■ WHAT TO WORK ON ■
For this exercise, return only the lines from the line containing "The Blender code" through the line containing "return CROWN_HEIGHT - DOME_RISE", both ends included, exactly as they are.

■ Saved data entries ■
>>>
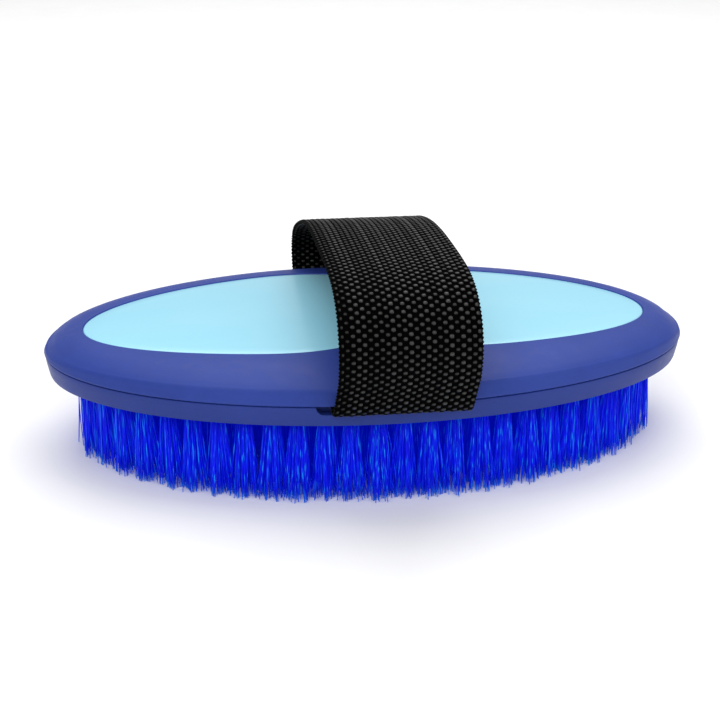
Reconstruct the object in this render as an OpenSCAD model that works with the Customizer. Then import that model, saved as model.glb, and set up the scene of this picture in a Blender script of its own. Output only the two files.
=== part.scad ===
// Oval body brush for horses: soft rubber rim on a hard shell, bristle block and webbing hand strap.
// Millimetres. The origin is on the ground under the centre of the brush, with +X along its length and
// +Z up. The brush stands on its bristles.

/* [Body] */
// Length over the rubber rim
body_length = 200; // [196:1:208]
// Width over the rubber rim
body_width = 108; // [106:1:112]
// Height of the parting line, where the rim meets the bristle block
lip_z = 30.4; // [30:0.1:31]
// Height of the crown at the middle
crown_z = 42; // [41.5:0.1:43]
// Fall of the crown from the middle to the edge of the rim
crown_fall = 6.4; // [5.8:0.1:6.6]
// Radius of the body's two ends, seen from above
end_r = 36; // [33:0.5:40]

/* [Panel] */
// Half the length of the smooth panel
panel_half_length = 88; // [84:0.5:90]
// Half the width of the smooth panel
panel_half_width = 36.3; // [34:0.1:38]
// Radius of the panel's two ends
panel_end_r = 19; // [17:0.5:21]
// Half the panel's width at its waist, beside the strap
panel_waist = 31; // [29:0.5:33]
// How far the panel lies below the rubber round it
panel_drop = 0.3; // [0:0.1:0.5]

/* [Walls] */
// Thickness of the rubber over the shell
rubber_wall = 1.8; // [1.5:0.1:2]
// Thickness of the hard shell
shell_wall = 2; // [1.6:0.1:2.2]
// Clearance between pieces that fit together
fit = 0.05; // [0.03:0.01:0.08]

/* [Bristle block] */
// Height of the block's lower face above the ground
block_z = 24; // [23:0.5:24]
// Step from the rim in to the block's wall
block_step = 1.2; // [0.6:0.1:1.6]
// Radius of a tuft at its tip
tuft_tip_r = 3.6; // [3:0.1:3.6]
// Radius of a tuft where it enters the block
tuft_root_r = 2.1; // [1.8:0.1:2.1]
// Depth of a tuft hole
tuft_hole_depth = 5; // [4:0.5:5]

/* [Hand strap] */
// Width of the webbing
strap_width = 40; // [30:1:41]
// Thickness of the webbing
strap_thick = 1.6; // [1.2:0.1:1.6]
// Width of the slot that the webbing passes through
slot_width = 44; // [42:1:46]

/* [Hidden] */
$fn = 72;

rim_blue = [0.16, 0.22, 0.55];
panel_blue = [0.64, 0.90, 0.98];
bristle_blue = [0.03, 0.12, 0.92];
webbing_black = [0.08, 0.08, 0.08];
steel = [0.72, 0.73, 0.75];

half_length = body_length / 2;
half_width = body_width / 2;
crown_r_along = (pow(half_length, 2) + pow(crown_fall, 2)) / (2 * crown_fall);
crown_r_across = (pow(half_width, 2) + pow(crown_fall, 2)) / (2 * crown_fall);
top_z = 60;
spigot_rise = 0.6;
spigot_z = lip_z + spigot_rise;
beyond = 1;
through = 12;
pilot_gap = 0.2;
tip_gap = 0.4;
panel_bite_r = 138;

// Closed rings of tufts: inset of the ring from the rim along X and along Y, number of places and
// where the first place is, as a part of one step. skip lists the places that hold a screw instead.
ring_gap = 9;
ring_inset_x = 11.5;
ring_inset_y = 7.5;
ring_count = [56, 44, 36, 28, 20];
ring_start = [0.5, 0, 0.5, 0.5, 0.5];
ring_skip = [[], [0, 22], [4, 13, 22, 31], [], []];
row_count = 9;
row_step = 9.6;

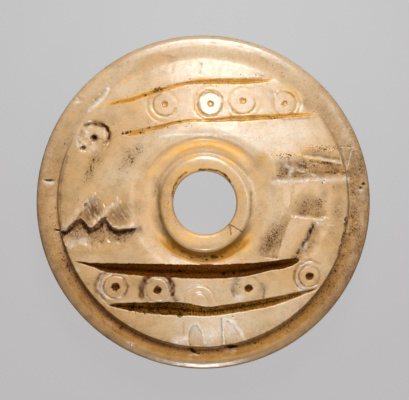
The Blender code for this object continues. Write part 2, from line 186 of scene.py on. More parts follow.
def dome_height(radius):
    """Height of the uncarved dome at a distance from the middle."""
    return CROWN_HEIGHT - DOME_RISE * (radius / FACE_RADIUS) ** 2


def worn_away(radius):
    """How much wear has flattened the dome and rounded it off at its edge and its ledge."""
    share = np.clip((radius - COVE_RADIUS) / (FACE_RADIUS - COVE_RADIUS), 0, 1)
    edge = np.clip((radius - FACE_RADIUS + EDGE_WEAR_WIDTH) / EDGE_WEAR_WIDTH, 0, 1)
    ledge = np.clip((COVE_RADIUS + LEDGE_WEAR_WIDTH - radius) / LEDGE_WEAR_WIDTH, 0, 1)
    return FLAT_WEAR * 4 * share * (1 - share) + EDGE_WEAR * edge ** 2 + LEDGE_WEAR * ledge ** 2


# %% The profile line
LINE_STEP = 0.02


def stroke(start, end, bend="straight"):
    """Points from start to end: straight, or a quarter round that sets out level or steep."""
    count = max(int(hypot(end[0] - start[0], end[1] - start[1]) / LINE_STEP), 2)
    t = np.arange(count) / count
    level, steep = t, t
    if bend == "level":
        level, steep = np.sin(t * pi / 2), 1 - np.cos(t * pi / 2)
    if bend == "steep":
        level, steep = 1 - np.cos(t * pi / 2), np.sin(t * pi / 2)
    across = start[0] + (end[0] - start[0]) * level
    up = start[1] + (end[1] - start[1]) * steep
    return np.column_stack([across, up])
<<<
■ TASK ANSWER ■
The Blender code for this object continues. Write part 2, from line 186 of scene.py on. More parts follow.
def dome_height(radius):
    """Height of the uncarved dome at a distance from the middle."""
    return CROWN_HEIGHT - DOME_RISE * (radius / FACE_RADIUS) ** 2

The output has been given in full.